» **DIRECTION**: Only the lines from the first one through the line with "BOBBIN_BORE_CLEARANCE = 0.1" should be printed, exactly as they appear.

-- Begin --

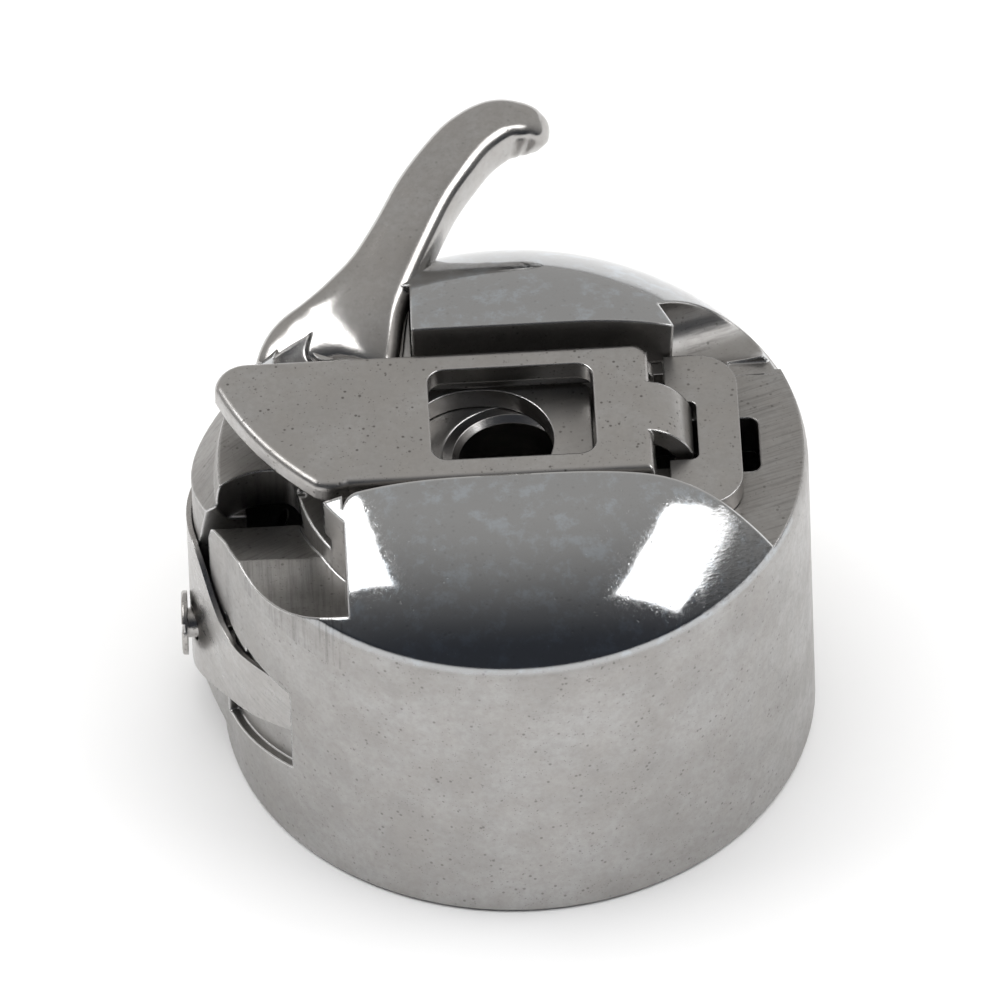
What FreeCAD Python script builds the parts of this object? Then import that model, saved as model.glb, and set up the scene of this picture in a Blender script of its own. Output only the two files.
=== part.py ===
import FreeCAD, Part
import math
import os

# Bobbin case of the front-loading rotary kind, in millimetres.
# Origin: on the stud's axis in the plane of the open mouth. +Z runs from the mouth to
# the closed face, +X along the latch towards its hinged end, +Y towards the finger.

V = FreeCAD.Vector
X_AXIS, Y_AXIS, Z_AXIS = V(1, 0, 0), V(0, 1, 0), V(0, 0, 1)
ORIGIN = V(0, 0, 0)

# ---------------------------------------------------------------- driving dimensions
BOBBIN_RADIUS = 10.25            # the bobbin that the case holds
BOBBIN_HEIGHT = 11.7
BOBBIN_BORE_RADIUS = 3.0
BOBBIN_SIDE_CLEARANCE = 0.45
BOBBIN_END_CLEARANCE = 0.3
BOBBIN_BORE_CLEARANCE = 0.1

WALL = 1.2                       # side wall of the drawn steel cup
FACE = 2.0                       # closed face, from the cavity's ceiling to the channel floor
LIP_RADIUS = 0.25                # rounding of the mouth's edge
SHOULDER_DROP = 0.75             # height of the rounding under the channel floor
SHOULDER_SETBACK = 0.18          # how far that rounding leads in
SHOULDER_TOP = 0.05              # it ends this far above the channel floor

LAND_RISE = 3.4                  # front land, above the channel floor
LAND_ARC = 10.0                  # crown radius of the front land
REAR_LAND_RISE = 3.2
REAR_LAND_ARC = 8.0
REAR_SHOULDER_DROP = 0.63        # how far below the channel floor that crown meets the wall
LAND_CORNER_RADIUS = 0.6         # upright corner at the left end of the front land

CHANNEL_FLARE_START = 5.1        # the channel's front side bends outwards from here
CHANNEL_FLARE_END = 8.6
CHANNEL_FLARE = 0.75             # how far it has bent by there

STUD_BORE_RADIUS = 2.1           # fits the hook's centre post
STUD_COUNTERSINK = 0.25
STUD_NECK_STEP = 0.15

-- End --

» **THE RESULT**:
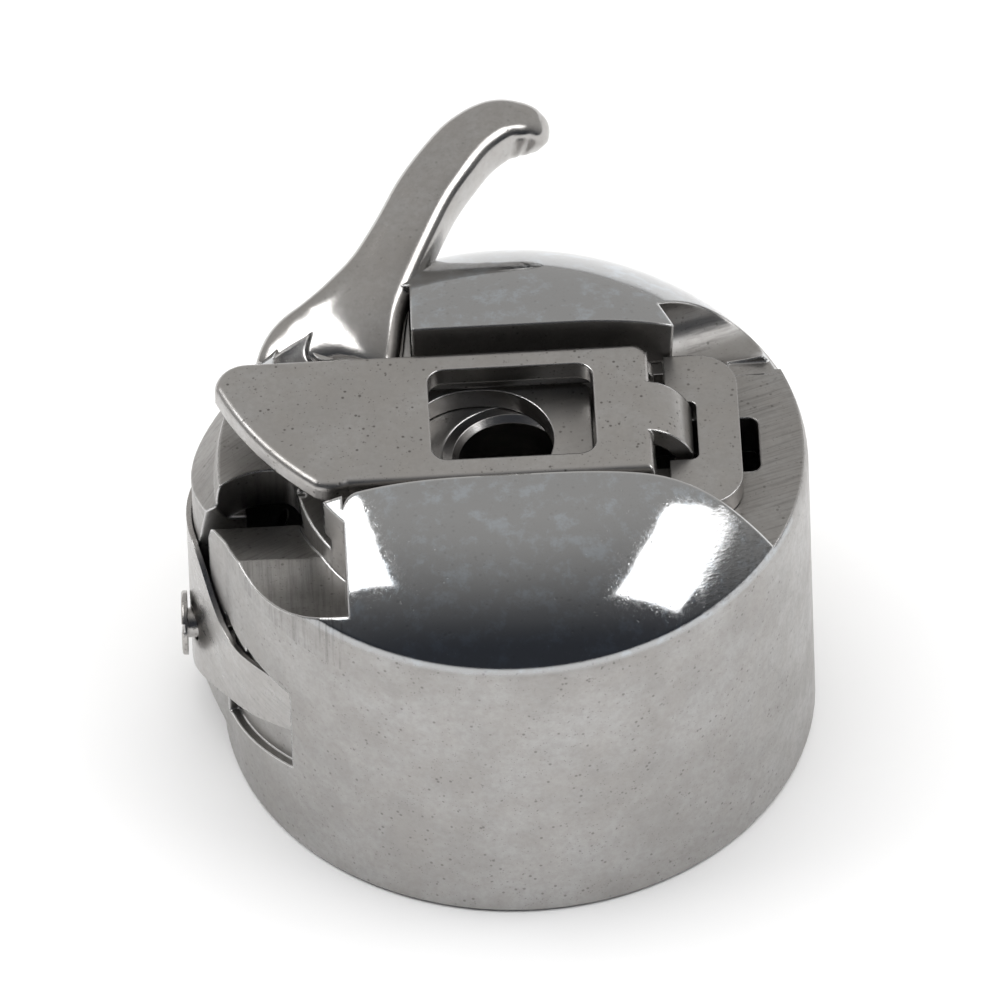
What FreeCAD Python script builds the parts of this object? Then import that model, saved as model.glb, and set up the scene of this picture in a Blender script of its own. Output only the two files.
=== part.py ===
import FreeCAD, Part
import math
import os

# Bobbin case of the front-loading rotary kind, in millimetres.
# Origin: on the stud's axis in the plane of the open mouth. +Z runs from the mouth to
# the closed face, +X along the latch towards its hinged end, +Y towards the finger.

V = FreeCAD.Vector
X_AXIS, Y_AXIS, Z_AXIS = V(1, 0, 0), V(0, 1, 0), V(0, 0, 1)
ORIGIN = V(0, 0, 0)

# ---------------------------------------------------------------- driving dimensions
BOBBIN_RADIUS = 10.25            # the bobbin that the case holds
BOBBIN_HEIGHT = 11.7
BOBBIN_BORE_RADIUS = 3.0
BOBBIN_SIDE_CLEARANCE = 0.45
BOBBIN_END_CLEARANCE = 0.3
BOBBIN_BORE_CLEARANCE = 0.1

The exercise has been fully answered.